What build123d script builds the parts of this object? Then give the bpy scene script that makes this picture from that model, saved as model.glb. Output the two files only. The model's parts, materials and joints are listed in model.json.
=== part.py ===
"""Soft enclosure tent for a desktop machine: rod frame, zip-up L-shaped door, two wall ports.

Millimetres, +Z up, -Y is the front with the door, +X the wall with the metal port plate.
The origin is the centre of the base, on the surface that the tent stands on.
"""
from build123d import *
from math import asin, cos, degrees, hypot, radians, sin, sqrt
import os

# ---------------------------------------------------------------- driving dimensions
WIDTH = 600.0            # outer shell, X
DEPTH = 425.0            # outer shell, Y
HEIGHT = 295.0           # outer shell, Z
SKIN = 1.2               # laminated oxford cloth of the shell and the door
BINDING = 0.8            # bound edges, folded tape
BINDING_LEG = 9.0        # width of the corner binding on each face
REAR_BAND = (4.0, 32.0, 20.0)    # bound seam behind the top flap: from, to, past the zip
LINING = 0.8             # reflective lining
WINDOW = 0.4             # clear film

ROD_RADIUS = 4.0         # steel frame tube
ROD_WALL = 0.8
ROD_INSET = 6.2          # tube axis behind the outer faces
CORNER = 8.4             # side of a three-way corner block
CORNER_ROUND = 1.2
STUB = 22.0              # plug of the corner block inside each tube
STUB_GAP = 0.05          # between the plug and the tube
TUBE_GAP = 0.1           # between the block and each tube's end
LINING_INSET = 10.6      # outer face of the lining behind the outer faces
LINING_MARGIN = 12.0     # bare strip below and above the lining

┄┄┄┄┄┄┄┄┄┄

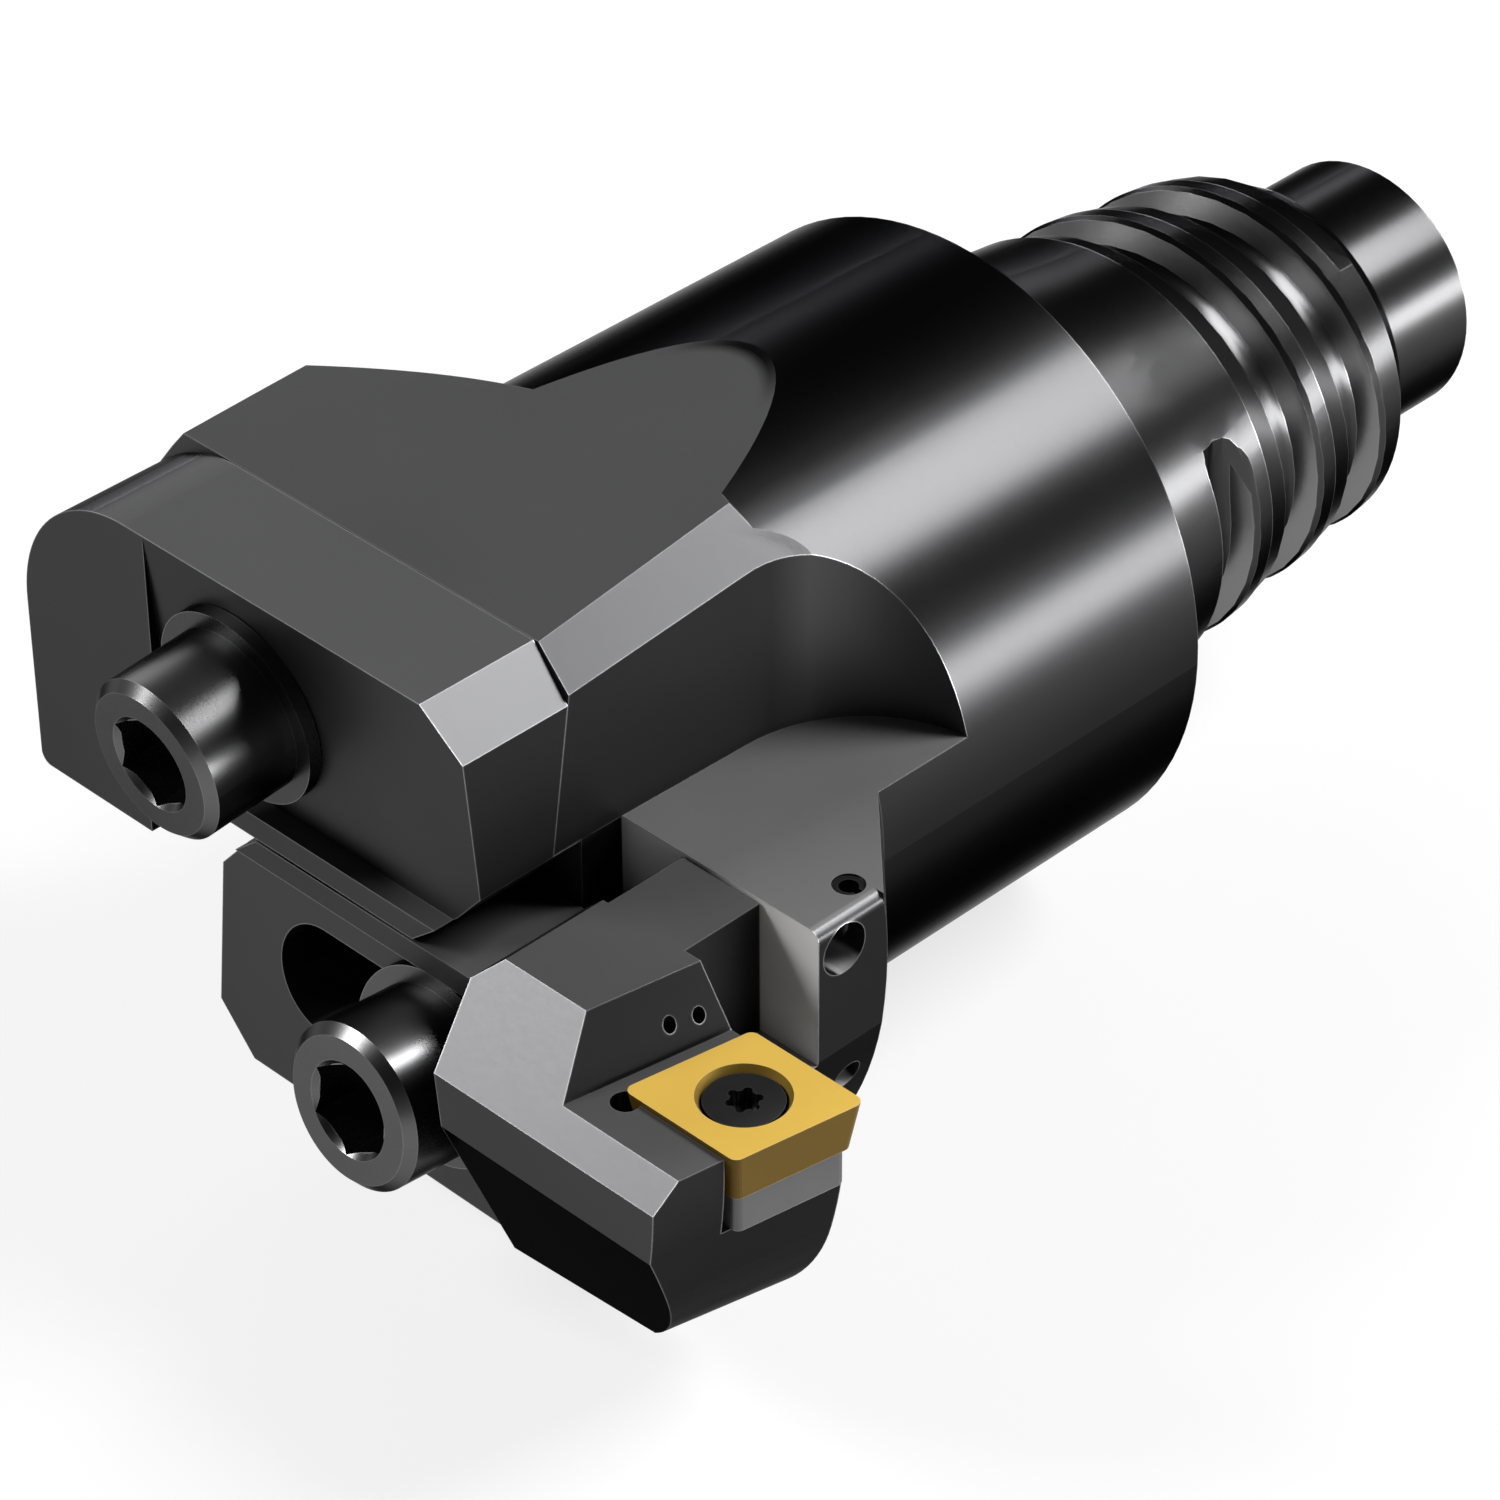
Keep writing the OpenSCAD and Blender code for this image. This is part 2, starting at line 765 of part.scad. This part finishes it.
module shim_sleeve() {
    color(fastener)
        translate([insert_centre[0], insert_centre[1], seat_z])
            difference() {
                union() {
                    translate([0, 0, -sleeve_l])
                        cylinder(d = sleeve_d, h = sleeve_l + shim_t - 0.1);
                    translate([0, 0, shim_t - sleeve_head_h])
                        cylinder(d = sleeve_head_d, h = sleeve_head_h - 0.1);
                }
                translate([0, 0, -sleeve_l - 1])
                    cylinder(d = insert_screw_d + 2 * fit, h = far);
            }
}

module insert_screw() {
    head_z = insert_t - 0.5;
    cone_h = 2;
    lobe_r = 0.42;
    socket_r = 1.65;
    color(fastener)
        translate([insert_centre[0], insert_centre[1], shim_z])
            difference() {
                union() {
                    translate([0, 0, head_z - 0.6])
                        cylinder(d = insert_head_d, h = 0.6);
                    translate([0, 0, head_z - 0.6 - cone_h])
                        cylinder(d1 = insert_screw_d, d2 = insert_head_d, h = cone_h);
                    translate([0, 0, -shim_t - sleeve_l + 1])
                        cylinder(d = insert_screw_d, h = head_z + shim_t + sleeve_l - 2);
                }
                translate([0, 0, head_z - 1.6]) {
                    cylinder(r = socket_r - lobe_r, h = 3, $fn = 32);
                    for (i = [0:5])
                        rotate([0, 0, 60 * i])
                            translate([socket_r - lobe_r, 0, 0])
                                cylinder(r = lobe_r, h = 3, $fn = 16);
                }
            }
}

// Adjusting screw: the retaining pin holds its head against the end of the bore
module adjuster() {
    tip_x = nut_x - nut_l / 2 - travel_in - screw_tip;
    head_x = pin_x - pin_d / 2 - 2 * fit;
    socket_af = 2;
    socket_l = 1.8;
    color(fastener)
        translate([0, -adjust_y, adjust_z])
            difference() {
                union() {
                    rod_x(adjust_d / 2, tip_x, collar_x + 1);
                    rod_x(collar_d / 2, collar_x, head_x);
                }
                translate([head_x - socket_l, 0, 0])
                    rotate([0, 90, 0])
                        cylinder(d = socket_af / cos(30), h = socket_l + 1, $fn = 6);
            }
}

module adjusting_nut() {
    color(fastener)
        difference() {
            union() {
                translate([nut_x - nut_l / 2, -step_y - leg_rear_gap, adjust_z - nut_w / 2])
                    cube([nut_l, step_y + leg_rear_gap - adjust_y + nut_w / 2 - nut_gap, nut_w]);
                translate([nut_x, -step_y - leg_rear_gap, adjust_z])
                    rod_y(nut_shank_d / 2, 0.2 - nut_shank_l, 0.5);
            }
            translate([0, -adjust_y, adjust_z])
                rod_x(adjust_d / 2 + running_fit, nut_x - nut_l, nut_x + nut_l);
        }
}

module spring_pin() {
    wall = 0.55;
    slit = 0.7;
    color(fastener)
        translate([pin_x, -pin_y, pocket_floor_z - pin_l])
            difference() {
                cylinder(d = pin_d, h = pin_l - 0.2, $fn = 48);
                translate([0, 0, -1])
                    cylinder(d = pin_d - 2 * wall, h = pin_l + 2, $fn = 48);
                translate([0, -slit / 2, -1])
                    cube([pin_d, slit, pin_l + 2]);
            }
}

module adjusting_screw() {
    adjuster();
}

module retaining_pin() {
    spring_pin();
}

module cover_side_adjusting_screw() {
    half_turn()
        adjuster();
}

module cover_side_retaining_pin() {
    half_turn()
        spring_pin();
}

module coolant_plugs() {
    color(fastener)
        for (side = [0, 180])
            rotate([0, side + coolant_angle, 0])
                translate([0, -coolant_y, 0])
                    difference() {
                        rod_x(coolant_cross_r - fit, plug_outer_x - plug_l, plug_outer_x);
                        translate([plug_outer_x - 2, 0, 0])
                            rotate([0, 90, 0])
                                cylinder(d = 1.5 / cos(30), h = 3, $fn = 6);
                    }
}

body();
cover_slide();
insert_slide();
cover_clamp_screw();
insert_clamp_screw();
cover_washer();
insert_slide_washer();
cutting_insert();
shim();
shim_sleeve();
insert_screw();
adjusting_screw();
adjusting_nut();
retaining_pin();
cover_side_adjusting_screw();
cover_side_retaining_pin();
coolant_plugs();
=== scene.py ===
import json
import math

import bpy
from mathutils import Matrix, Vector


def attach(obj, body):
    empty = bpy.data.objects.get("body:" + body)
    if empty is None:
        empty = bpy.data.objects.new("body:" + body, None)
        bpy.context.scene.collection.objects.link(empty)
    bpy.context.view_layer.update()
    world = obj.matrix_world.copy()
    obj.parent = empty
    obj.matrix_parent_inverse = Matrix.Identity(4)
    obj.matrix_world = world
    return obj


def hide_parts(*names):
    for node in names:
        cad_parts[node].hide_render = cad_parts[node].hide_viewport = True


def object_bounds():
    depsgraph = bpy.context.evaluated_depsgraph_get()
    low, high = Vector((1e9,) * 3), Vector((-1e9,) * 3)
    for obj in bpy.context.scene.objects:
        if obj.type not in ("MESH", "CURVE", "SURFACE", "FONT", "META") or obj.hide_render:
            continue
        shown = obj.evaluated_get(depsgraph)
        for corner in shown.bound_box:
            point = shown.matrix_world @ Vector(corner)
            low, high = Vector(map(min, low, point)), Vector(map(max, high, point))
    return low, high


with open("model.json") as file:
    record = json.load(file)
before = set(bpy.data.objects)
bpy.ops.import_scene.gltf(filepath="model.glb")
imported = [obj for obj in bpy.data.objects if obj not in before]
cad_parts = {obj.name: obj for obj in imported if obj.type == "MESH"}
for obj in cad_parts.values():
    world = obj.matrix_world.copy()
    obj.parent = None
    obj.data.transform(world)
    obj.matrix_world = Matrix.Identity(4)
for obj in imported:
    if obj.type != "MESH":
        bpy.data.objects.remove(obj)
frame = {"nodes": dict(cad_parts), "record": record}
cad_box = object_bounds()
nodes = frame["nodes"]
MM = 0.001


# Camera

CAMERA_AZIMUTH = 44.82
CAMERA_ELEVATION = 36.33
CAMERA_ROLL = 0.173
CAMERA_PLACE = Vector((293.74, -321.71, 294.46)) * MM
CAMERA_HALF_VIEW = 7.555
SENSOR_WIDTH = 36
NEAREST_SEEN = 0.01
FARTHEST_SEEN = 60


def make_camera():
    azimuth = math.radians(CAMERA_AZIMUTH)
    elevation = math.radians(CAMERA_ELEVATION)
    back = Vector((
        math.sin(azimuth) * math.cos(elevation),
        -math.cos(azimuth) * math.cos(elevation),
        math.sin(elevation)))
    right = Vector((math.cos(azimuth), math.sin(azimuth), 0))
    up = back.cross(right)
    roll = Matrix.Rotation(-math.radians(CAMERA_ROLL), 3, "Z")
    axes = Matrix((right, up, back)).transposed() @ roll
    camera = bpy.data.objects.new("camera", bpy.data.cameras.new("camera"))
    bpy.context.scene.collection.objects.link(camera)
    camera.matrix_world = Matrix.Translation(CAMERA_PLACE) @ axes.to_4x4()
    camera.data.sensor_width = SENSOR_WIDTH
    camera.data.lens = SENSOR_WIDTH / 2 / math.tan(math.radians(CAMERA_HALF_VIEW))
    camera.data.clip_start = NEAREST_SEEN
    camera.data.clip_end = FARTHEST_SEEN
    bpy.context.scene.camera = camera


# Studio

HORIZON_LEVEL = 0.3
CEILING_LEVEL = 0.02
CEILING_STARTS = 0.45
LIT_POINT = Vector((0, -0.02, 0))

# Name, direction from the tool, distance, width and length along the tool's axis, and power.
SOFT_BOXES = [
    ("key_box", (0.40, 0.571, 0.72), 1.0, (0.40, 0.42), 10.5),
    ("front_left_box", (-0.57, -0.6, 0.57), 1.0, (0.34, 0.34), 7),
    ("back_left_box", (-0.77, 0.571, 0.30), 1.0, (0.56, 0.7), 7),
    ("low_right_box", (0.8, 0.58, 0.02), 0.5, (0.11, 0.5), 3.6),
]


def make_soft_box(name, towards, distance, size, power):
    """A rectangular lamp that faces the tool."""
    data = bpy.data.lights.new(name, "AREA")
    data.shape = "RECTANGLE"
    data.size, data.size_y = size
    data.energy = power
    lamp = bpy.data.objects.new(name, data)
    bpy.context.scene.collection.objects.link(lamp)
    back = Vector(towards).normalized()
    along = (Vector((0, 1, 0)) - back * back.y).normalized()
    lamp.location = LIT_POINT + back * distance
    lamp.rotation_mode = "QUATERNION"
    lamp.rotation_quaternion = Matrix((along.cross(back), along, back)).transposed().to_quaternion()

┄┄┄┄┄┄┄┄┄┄

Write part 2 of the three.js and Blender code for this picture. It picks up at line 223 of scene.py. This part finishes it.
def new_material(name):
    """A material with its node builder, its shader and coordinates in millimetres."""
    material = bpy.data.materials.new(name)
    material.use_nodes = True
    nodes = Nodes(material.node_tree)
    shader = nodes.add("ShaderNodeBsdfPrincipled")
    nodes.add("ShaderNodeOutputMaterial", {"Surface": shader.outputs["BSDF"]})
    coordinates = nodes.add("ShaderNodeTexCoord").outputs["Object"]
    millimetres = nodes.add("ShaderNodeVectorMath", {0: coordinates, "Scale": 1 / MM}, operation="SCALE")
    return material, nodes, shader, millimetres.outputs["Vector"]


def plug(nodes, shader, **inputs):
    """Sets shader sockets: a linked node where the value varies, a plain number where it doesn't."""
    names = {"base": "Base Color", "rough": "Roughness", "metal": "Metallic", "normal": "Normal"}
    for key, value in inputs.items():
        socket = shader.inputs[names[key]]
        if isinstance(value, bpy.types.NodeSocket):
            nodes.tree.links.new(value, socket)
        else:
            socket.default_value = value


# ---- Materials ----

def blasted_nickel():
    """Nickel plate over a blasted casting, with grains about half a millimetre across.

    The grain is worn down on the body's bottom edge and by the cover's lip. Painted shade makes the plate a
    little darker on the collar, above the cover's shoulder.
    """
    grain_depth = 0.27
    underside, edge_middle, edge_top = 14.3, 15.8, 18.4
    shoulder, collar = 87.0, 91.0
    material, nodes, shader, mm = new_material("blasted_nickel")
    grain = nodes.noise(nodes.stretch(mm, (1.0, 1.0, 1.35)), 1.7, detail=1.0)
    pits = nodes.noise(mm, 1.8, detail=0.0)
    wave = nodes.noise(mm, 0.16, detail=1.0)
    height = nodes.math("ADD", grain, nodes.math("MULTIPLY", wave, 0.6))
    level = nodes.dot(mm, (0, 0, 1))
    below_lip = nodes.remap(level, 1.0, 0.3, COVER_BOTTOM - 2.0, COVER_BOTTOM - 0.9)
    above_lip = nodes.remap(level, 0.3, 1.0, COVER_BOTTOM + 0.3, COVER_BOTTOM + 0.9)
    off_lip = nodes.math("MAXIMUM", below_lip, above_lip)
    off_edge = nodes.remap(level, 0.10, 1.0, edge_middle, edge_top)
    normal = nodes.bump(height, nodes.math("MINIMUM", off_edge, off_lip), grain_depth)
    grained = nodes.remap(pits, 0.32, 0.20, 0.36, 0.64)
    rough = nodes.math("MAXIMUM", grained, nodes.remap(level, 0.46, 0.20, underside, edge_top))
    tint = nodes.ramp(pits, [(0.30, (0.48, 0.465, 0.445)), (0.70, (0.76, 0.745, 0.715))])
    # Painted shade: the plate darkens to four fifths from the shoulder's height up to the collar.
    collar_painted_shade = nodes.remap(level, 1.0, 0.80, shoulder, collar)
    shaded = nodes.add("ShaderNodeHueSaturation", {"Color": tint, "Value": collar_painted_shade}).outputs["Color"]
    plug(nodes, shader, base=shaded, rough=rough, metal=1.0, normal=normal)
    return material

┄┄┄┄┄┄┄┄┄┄

• THE TASK:
Collect, from the material above, every line containing the word "context".

• OUTPUT FOR THIS EXERCISE:
        bpy.context.scene.collection.objects.link(empty)
    bpy.context.view_layer.update()
    depsgraph = bpy.context.evaluated_depsgraph_get()
    for obj in bpy.context.scene.objects:
    bpy.context.scene.collection.objects.link(camera)
    bpy.context.scene.camera = camera
    bpy.context.scene.collection.objects.link(lamp)